EXERCISE DIRECTIONS
Starting with the line that contains "Keep writing the" and stopping after the line that contains "ROOM_LIGHT = 0.17", output every line exactly as it stands.

═══ PROVIDED DATA ═══

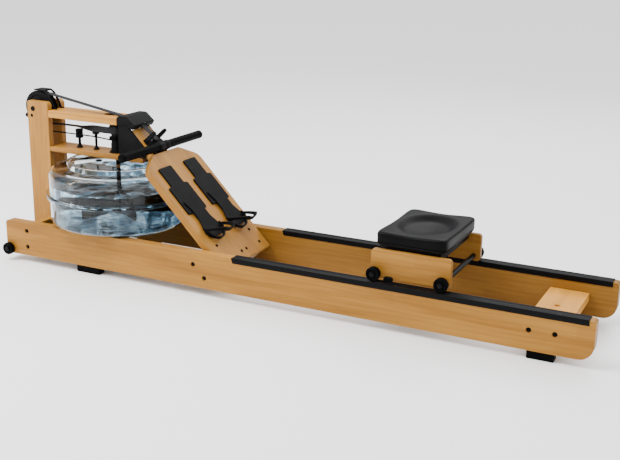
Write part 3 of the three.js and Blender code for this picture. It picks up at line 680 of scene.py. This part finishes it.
mid_plank = prism("tower_mid_plank", rectangle(plank_start, 500, -TOWER_HALF, TOWER_HALF), laid_flat,
                  380.2, BEARING_BOTTOM - GAP)
tank_centre = at(TANK_X, 0, 0)
carved(mid_plank, turned("hole", [(0, 370), (14, 370), (14, 410), (0, 410)], tank_centre, "z", 48))
finish(mid_plank, "oak", ["mid_plank"], oak("oak_mid_plank", "x", 8), 1.8)

# ---- water tank ------------------------------------------------------------------------------
FLOOR_CORNER, ROOF_CORNER = (TANK_CORNER, 171.9), (TANK_CORNER, 324)
HALF_SEAM = 0.15
lower_shell = turned("tank_lower", [
    (0, 145.9), *arc(*FLOOR_CORNER, 26, -90, 0, 10), (TANK_RADIUS, SEAM - 7),
    *arc(FLANGE_RADIUS - 2, SEAM - 5, 2, -90, 0, 3), (FLANGE_RADIUS, SEAM - HALF_SEAM),
    (TANK_INNER, SEAM - HALF_SEAM), *arc(*FLOOR_CORNER, 22, 0, -90, 10), (0, 149.9),
], tank_centre, steps=144)
finish(lower_shell, "clear_tank", ["tank_lower_shell"])
upper_shell = turned("tank_upper", [
    (TANK_INNER, SEAM + HALF_SEAM), (FLANGE_RADIUS, SEAM + HALF_SEAM),
    *arc(FLANGE_RADIUS - 2, SEAM + 5, 2, 0, 90, 3), (TANK_RADIUS, SEAM + 7),
    *arc(*ROOF_CORNER, 26, 0, 90, 8), (187, 350), (182, 352), (178.6, 368), (176, 371.6), (172, 372),
    (12.5, 372), (12.5, 368), (171, 368), (174, 366), (177.5, 351), (184, 346),
    *arc(*ROOF_CORNER, 22, 90, 0, 8),
], tank_centre, steps=144, closed=True)
finish(upper_shell, "clear_tank", ["tank_upper_shell"])


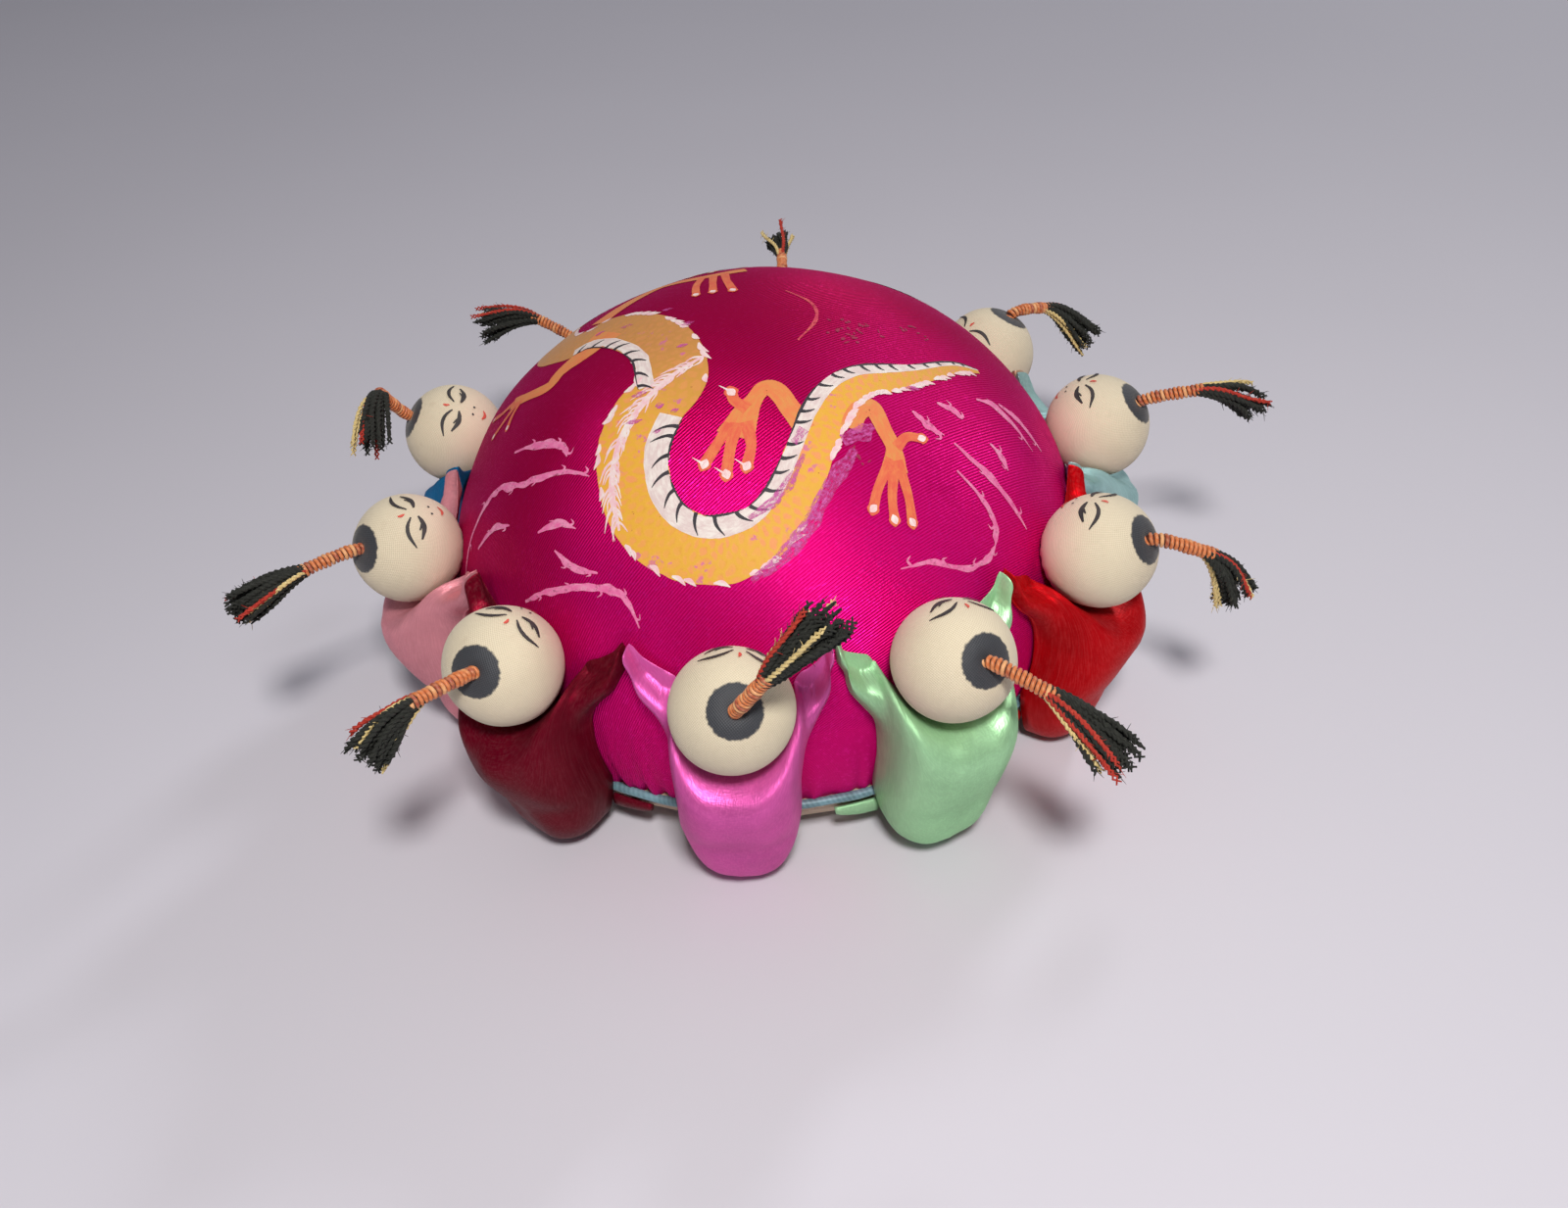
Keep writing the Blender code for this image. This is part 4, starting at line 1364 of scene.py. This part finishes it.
# Each light: its name, place in metres, size in metres, power in watts and tint.
LIGHTS = (("window", (0.92, 1.12, 0.98), 0.24, 6.6, (0.93, 0.95, 1.0)),
          ("near", (0.03, -0.26, 0.36), 0.06, 1.50, (1.0, 0.97, 0.94)),
          ("overhead", (-0.05, 0.10, 0.70), 0.60, 0.25, (1.0, 0.98, 0.97)))
ROOM_TINT = (0.93, 0.93, 1.0, 1.0)
ROOM_LIGHT = 0.17


class PINCUSHION_OT_stage(bpy.types.Operator):
    """Pale table, soft lights and the camera"""
    bl_idname = "pincushion.stage"
    bl_label = "Stage"

    def execute(self, context):
        s = context.scene.pincushion_stage
        far = 1600.0
        grid = [[(x, y, -0.02) for x in (-far, far)] for y in (-far, far)]
        floor = Shape().patch(grid, np.zeros((2, 2, 2))).piece("floor", floor_paper(s))
        lens = bpy.data.cameras.new("camera")
        lens.lens = s.focal
        lens.sensor_width = 36.0
        lens.clip_start = 0.005
        lens.clip_end = 20.0
        camera = bpy.data.objects.new("camera", lens)
        context.scene.collection.objects.link(camera)
        up_level = Vector((0, math.sin(s.pitch), math.cos(s.pitch)))
        right = Vector((1, 0, 0)) * math.cos(s.roll) + up_level * math.sin(s.roll)
        up = up_level * math.cos(s.roll) - Vector((1, 0, 0)) * math.sin(s.roll)
        camera.matrix_world = Matrix((right, up, right.cross(up))).transposed().to_4x4()
        camera.location = (1.9 * MM, -s.distance, s.height)
        context.scene.camera = camera
        context.scene.view_settings.view_transform = "Standard"
        world = bpy.data.worlds.new("soft_room")
        world.use_nodes = True
        world.node_tree.nodes["Background"].inputs[0].default_value = ROOM_TINT
        world.node_tree.nodes["Background"].inputs[1].default_value = ROOM_LIGHT
        context.scene.world = world
        for light in LIGHTS:
            self.light(context, *light)
        return {"FINISHED"}

    def light(self, context, name, place, size, power, tint):
        lamp = bpy.data.lights.new(name, "AREA")
        lamp.energy = power
        lamp.size = size
        lamp.color = tint
        made = bpy.data.objects.new(name, lamp)
        made.location = place
        aim = Vector((0, 0, 0.02)) - Vector(place)
        made.rotation_euler = aim.to_track_quat("-Z", "Y").to_euler()
        context.scene.collection.objects.link(made)


class PINCUSHION_OT_dome(bpy.types.Operator):
    """Satin dome, seam cord and underside"""
    bl_idname = "pincushion.dome"
    bl_label = "Dome"

    def execute(self, context):
        settings = context.scene.pincushion_dome
        build_dome(settings)
        build_cord(settings)
        for node, material in (("base_cover", lining_cloth()), ("base_board", board_card())):
            slots = frame["nodes"][node].data.materials
            slots.clear()
            slots.append(material)
        return {"FINISHED"}


class PINCUSHION_OT_paint(bpy.types.Operator):
    """Painted dragon and clouds"""
    bl_idname = "pincushion.paint"
    bl_label = "Painting"

    def execute(self, context):
        settings = context.scene.pincushion_paint
        build_dragon_body(settings)
        build_dragon_mane(settings)
        build_dragon_legs(settings)
        build_dragon_head(settings)
        build_clouds(settings)
        return {"FINISHED"}


class PINCUSHION_OT_robes(bpy.types.Operator):
    """The ten satin robes"""
    bl_idname = "pincushion.robes"
    bl_label = "Robes"

    def execute(self, context):
        for child in ALL.values():
            build_robe(child, context.scene.pincushion_children)
        return {"FINISHED"}


class PINCUSHION_OT_heads(bpy.types.Operator):
    """The ten muslin heads with their painted faces"""
    bl_idname = "pincushion.heads"
    bl_label = "Heads"

    def execute(self, context):
        settings = context.scene.pincushion_children
        cloth = muslin(settings)
        ink = brush_paint("face_ink", (0.012, 0.012, 0.014), (0.05, 0.04, 0.04), 0.72, 0.06)
        red = brush_paint("face_red", (0.62, 0.03, 0.025), (0.70, 0.12, 0.08), 0.70, 0.06)
        for child in ALL.values():
            build_head(child, settings, cloth)
            build_face(child, settings, ink, red)
        return {"FINISHED"}


class PINCUSHION_OT_queues(bpy.types.Operator):
    """The ten queues: wrapped thread and tassels"""
    bl_idname = "pincushion.queues"
    bl_label = "Queues"

    def execute(self, context):
        settings = context.scene.pincushion_children
        thread = wrap_thread()
        # The core's near-black red-brown is painted shade for the gaps between the turns.
        core = yarn("queue_core_gap_shade", (0.05, 0.008, 0.005), (0.14, 0.025, 0.012))
        finishes = {"black": yarn("yarn_black", (0.010, 0.011, 0.009), (0.055, 0.060, 0.045)),
                    "cream": yarn("yarn_cream", (0.70, 0.52, 0.20), (0.88, 0.76, 0.45)),
                    "red": yarn("yarn_red", (0.42, 0.02, 0.012), (0.66, 0.10, 0.05))}
        for child in ALL.values():
            build_wrap(child, settings, thread, core)
            build_tassel(child, settings, finishes)
        return {"FINISHED"}


class PINCUSHION_PT_panel(bpy.types.Panel):
    """Lists the steps that build the pincushion"""
    bl_idname = "PINCUSHION_PT_panel"
    bl_label = "Pincushion"
    bl_space_type = "VIEW_3D"
    bl_region_type = "UI"
    bl_category = "Pincushion"

    def draw(self, context):
        for step in STEPS:
            self.layout.operator(step.bl_idname)


STEPS = (PINCUSHION_OT_stage, PINCUSHION_OT_dome, PINCUSHION_OT_paint, PINCUSHION_OT_robes,
         PINCUSHION_OT_heads, PINCUSHION_OT_queues)
SETTINGS = {"pincushion_dome": DomeSettings, "pincushion_paint": PaintSettings,
            "pincushion_children": ChildSettings, "pincushion_stage": StageSettings}


def register():
    for group in (*SETTINGS.values(), *STEPS, PINCUSHION_PT_panel):
        bpy.utils.register_class(group)
    for name, group in SETTINGS.items():
        setattr(bpy.types.Scene, name, PointerProperty(type=group))


def unregister():
    for name in SETTINGS:
        delattr(bpy.types.Scene, name)
    for group in (PINCUSHION_PT_panel, *reversed(STEPS), *reversed(list(SETTINGS.values()))):
        bpy.utils.unregister_class(group)


def main():
    """Registers the add-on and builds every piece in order."""
    register()
    for step in STEPS:
        group, name = step.bl_idname.split(".")
        getattr(getattr(bpy.ops, group), name)()


if __name__ == "__main__":
    main()
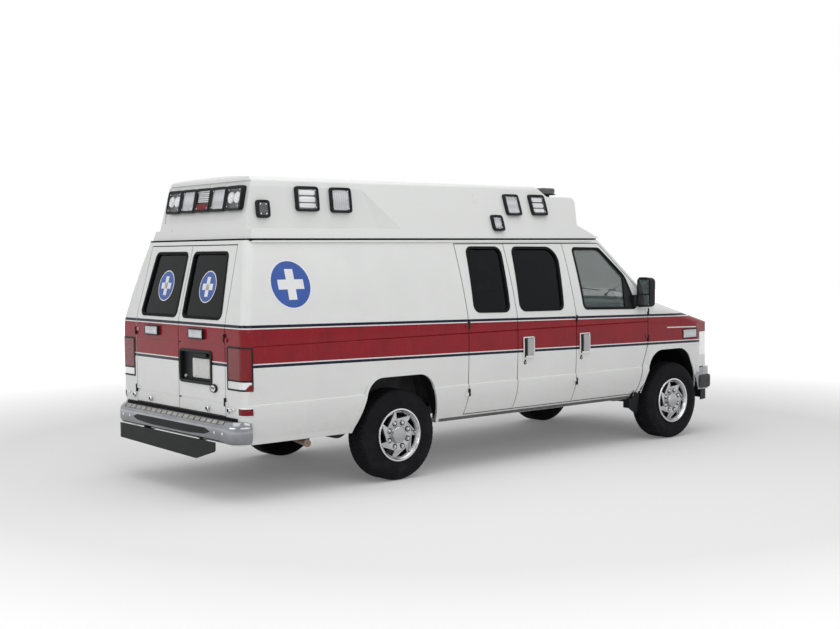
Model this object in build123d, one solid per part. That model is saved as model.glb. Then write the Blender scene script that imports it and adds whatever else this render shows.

═══

WRITTEN ANSWER
Keep writing the Blender code for this image. This is part 4, starting at line 1364 of scene.py. This part finishes it.
# Each light: its name, place in metres, size in metres, power in watts and tint.
LIGHTS = (("window", (0.92, 1.12, 0.98), 0.24, 6.6, (0.93, 0.95, 1.0)),
          ("near", (0.03, -0.26, 0.36), 0.06, 1.50, (1.0, 0.97, 0.94)),
          ("overhead", (-0.05, 0.10, 0.70), 0.60, 0.25, (1.0, 0.98, 0.97)))
ROOM_TINT = (0.93, 0.93, 1.0, 1.0)
ROOM_LIGHT = 0.17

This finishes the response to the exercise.